Obama has chosen as one of his chief foreign policy advisors Senator Chuck Hagel (R-NE). In reference to Hagel and co-advisor Senator Jack Heed (D-RI), Obama said the following: "They're both experts on foreign policy; they reflect I think traditional bipartisan wisdom when it comes to foreign policy. Neither of them are ideologues but they try to get the facts right and make a determination about what's best for U.S. interests, and they're good guys." Let us examine what foreign policy expert Chuck Hagel has done on foreign policy issues most concerning to most Americans:

In August of 2006, Hagel was one of only 12 Senators to refuse to call upon the European Union to declare Hizbullah a terrorist organization. He was even criticized by Democratic organizations for his stance. In December of 2005, Hagel was one of only 27 Senators to refuse to sign a letter to President Bush urging him to pressure the Palestinian Authority to ban Hamas and other terrorist organization from participating in parliament. In June of 2004, Hagel refused to sign a letter urging President Bush to raise the issue of Iran's nuclear ambitions at an upcoming G-8 summit.

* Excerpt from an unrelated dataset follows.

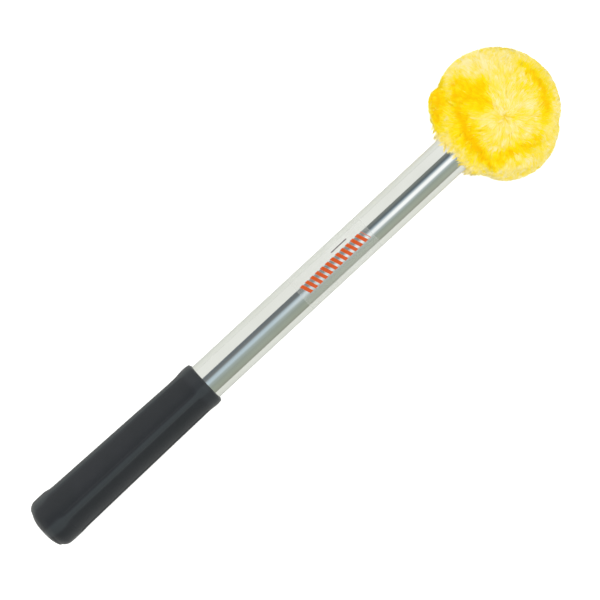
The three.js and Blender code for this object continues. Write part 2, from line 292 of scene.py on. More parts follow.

Obama, in his own words, views the Arab-Israeli conflict as an "open wound" and "open sore" that has a deleterious effect on "all of our foreign policy," according to Jeffery Goldberg of The Atlantic Monthly who conducted twin interviews with McCain and Obama. This characterization underscores Obama's belief that that there is some sort of parity between Israel and the Arabs and if only we can get both sides together, we can close this open sore; and furthermore, that all the other problems in the Middle East stem directly or indirectly from this "open sore." McCain on the other hand understands the ultimate threat of Islamo-facism and views both Israel and America as targets and victims of the constant assault perpetrated by Islamo-fascists. Says McCain: "I don't think the conflict is a sore. I think it is a national security challenge." Asked what would happen if the Israeli-Arab conflict were resolved, McCain responds, "We would still face the enormous threat of radical Islamic extremism."

Obama has consistently been weak on Iran and fails to give specifics on how he plans to stop Iran from developing a nuclear weapon. Says Barry Rubin, director of the Global Research in International Affairs, in regards to Obama' stance on the crisis with Iran, "He never mentions what he would do if the talks fail, and he doesn't talk about the need for the U.S. to show its strength." Furthermore, Obama was one of the few senators not to support the Kyl-Lieberman resolution which designated the Iranian Revolutionary Guard as a terrorist organization.

Obama has repeatedly called for the President of the United States to sit down and talk to Iranian dictator and Holocaust denier, Mahmud Ahmadinejad. Obama has placed America's standing on par with that of the most brutal dictatorships in the world, when he said in the primary contest against Hillary Clinton, "If we think that meeting with the president is a privilege that has to be earned, I think that reinforces the sense that we stand above the rest of the world at this point in time." Even Hillary Clinton had to refer to this outrageous statement as, "irresponsible and frankly naive."